* Written exercise *
Reproduce the first line and every line after it, exactly, through the one containing "# backrest: two". Leave out the rest.

+++

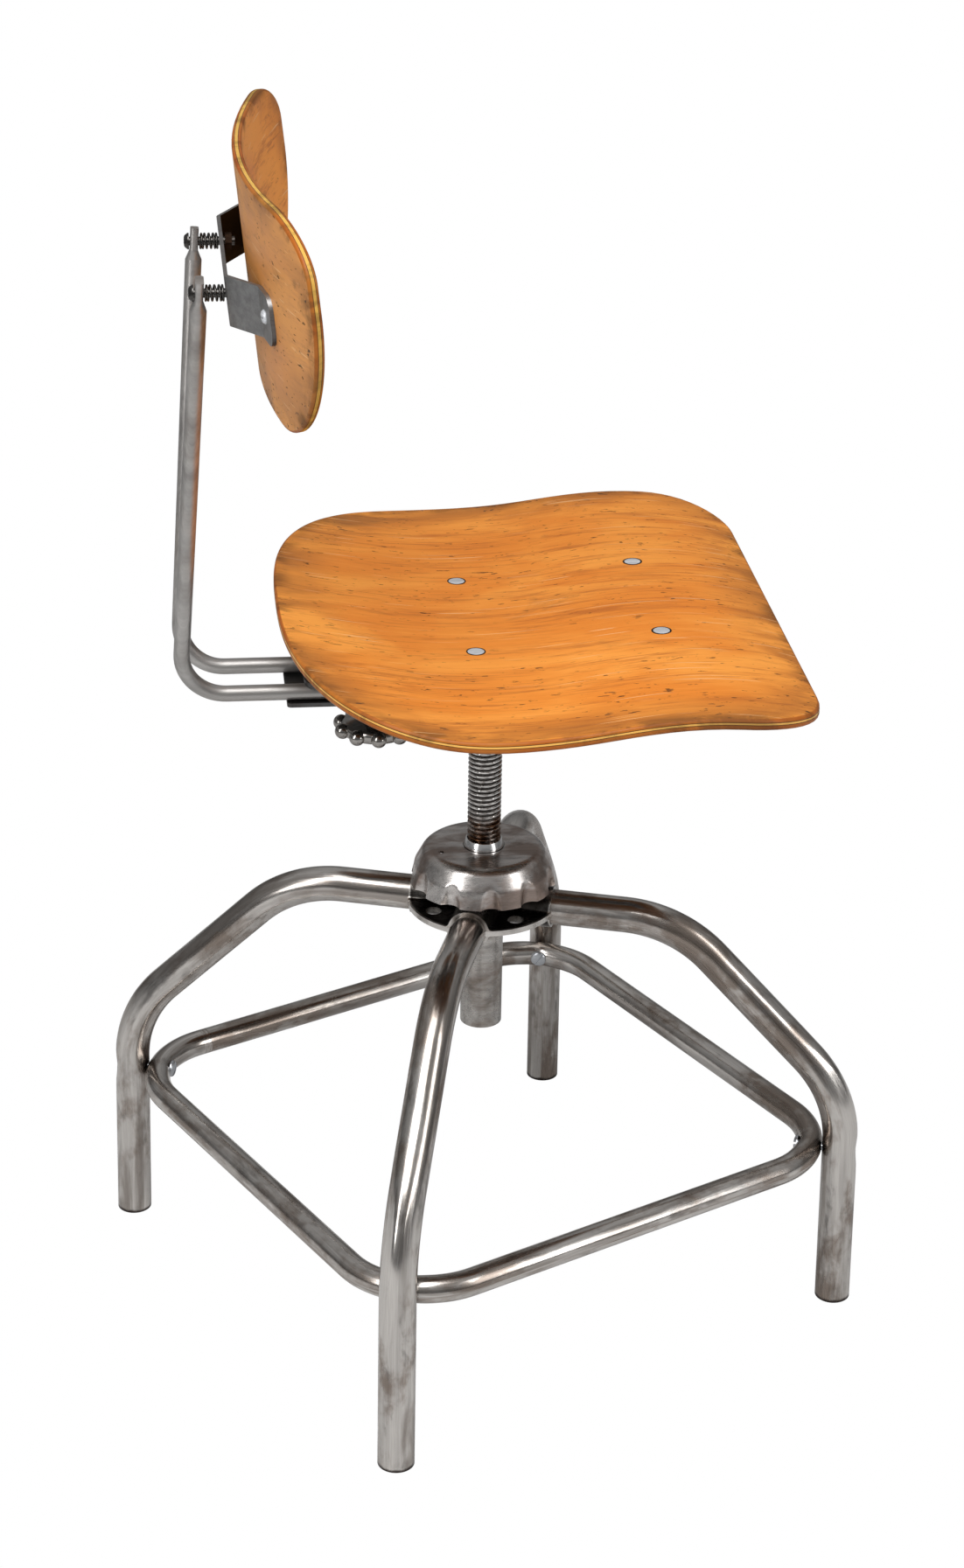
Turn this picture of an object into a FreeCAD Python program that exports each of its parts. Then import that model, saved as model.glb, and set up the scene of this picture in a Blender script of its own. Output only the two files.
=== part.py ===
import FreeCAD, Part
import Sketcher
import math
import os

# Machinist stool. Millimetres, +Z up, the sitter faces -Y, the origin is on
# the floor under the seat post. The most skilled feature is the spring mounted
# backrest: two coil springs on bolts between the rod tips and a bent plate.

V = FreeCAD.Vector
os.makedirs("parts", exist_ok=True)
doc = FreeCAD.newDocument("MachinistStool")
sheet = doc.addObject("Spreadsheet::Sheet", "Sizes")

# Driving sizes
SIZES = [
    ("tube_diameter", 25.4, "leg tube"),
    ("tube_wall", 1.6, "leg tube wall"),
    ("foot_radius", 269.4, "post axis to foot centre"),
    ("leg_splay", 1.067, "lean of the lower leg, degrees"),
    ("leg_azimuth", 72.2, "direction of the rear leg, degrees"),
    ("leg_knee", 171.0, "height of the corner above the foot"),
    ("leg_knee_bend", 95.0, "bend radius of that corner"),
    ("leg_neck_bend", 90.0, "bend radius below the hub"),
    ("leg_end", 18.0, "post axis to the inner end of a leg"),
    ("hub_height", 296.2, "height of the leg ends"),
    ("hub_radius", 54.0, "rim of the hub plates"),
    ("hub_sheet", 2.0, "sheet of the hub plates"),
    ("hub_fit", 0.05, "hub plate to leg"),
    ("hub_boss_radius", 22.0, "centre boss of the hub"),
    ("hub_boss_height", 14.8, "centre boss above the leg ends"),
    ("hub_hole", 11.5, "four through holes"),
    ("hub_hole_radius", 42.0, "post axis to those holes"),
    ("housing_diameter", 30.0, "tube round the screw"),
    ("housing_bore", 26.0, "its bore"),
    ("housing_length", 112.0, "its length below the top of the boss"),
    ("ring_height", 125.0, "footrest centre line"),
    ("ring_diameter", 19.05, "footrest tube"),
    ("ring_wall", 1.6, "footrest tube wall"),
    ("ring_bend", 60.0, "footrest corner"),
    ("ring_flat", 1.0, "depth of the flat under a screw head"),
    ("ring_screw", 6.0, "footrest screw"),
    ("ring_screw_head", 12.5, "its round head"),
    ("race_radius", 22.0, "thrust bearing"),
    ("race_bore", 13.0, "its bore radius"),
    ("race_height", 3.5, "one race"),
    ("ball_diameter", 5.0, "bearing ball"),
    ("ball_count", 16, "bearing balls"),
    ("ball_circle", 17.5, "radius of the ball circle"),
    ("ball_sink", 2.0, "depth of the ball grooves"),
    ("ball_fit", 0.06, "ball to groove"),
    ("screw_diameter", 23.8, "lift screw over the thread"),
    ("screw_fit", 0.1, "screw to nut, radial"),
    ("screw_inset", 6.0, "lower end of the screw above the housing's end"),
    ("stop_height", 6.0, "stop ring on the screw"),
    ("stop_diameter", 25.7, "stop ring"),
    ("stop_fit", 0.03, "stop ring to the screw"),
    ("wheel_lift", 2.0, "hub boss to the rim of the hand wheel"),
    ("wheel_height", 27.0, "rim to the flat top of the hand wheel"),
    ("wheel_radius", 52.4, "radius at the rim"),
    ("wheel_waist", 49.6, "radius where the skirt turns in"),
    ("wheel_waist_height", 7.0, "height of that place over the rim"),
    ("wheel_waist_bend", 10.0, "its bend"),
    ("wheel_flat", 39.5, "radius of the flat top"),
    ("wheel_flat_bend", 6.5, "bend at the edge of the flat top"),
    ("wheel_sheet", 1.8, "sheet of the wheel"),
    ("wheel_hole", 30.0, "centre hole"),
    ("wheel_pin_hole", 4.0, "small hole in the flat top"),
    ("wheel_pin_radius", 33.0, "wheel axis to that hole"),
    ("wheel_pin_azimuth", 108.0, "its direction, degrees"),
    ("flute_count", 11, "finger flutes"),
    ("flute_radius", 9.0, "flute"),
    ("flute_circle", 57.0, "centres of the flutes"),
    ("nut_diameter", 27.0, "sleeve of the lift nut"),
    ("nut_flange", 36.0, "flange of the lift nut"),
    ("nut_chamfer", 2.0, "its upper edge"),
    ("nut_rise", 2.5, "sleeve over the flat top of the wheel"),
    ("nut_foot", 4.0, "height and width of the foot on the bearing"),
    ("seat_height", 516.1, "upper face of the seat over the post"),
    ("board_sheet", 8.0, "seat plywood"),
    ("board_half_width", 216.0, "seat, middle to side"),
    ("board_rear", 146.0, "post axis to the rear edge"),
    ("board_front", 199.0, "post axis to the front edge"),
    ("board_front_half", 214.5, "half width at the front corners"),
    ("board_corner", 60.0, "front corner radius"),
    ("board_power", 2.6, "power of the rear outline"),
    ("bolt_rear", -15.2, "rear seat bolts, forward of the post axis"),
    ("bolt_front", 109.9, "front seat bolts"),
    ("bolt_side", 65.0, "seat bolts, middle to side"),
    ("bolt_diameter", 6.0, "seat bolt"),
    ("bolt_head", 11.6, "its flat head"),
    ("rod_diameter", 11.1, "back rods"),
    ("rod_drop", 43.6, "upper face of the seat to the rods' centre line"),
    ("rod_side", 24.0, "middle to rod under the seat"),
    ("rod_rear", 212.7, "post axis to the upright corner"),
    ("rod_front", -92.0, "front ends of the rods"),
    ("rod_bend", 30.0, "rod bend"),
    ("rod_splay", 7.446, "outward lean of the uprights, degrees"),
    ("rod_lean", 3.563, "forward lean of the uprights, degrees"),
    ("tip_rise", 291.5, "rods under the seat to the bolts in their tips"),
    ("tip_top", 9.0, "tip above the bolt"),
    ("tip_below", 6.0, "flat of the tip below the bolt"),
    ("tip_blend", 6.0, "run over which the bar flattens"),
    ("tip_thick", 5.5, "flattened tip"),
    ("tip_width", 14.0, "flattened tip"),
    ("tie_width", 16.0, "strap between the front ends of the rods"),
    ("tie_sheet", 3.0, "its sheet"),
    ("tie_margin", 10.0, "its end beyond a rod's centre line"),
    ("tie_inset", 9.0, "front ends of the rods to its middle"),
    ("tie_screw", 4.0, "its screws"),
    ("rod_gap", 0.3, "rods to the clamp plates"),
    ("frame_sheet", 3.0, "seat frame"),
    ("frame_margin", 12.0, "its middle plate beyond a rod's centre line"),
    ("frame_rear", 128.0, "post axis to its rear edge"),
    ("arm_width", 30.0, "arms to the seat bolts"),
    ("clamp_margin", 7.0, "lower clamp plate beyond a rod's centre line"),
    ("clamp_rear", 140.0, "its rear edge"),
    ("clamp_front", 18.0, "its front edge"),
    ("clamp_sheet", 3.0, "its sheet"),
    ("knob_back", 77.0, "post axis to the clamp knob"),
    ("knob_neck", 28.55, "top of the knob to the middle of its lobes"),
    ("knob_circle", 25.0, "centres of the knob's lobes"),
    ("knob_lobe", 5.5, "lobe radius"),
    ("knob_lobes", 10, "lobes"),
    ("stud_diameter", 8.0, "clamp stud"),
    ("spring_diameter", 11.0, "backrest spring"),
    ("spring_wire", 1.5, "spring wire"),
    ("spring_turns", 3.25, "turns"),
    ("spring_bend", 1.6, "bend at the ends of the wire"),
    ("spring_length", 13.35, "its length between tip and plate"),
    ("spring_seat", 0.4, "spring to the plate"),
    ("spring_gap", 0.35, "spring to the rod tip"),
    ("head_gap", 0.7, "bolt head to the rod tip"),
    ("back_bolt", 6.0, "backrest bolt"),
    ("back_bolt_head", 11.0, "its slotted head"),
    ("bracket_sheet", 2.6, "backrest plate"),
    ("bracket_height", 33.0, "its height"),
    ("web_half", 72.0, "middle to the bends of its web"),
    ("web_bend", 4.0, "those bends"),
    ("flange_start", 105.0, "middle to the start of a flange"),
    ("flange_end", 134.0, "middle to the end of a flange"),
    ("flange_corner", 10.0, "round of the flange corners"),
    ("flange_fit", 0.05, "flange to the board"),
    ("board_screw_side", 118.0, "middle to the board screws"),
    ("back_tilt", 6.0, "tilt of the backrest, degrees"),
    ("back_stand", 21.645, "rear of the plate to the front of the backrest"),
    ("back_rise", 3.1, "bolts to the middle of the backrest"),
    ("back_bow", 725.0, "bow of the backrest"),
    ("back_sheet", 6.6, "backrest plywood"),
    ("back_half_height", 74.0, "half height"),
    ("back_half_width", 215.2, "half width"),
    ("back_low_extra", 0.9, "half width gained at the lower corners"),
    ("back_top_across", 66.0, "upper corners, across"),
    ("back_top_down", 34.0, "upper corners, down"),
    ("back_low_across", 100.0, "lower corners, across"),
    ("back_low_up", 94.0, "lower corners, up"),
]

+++

* Final result *
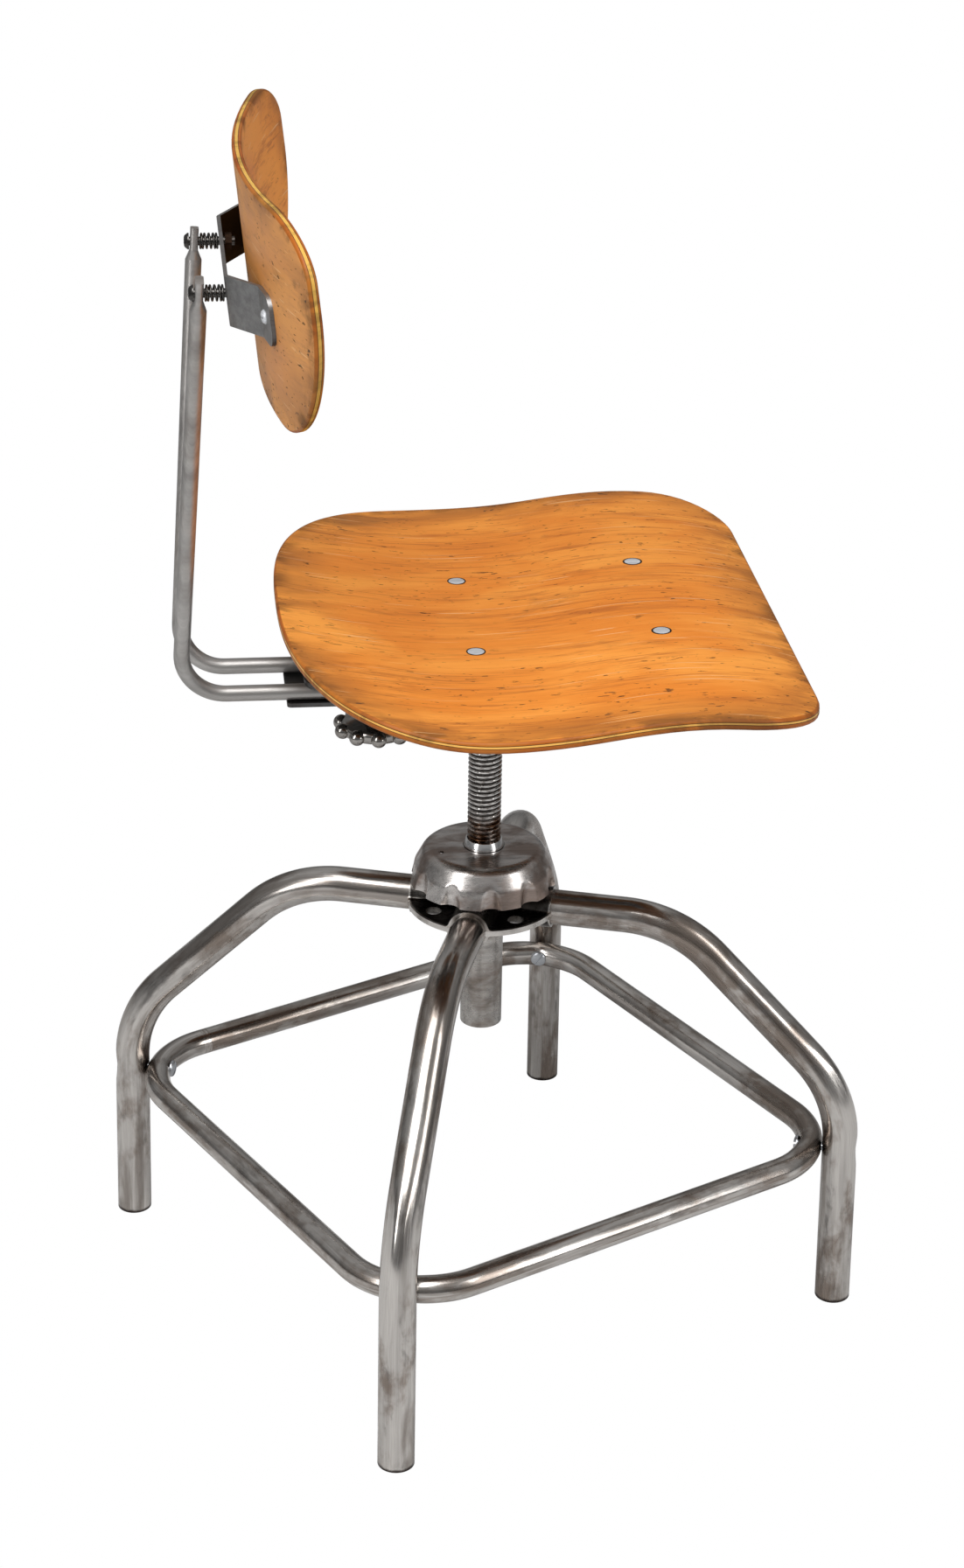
Turn this picture of an object into a FreeCAD Python program that exports each of its parts. Then import that model, saved as model.glb, and set up the scene of this picture in a Blender script of its own. Output only the two files.
=== part.py ===
import FreeCAD, Part
import Sketcher
import math
import os

# Machinist stool. Millimetres, +Z up, the sitter faces -Y, the origin is on
# the floor under the seat post. The most skilled feature is the spring mounted
# backrest: two coil springs on bolts between the rod tips and a bent plate.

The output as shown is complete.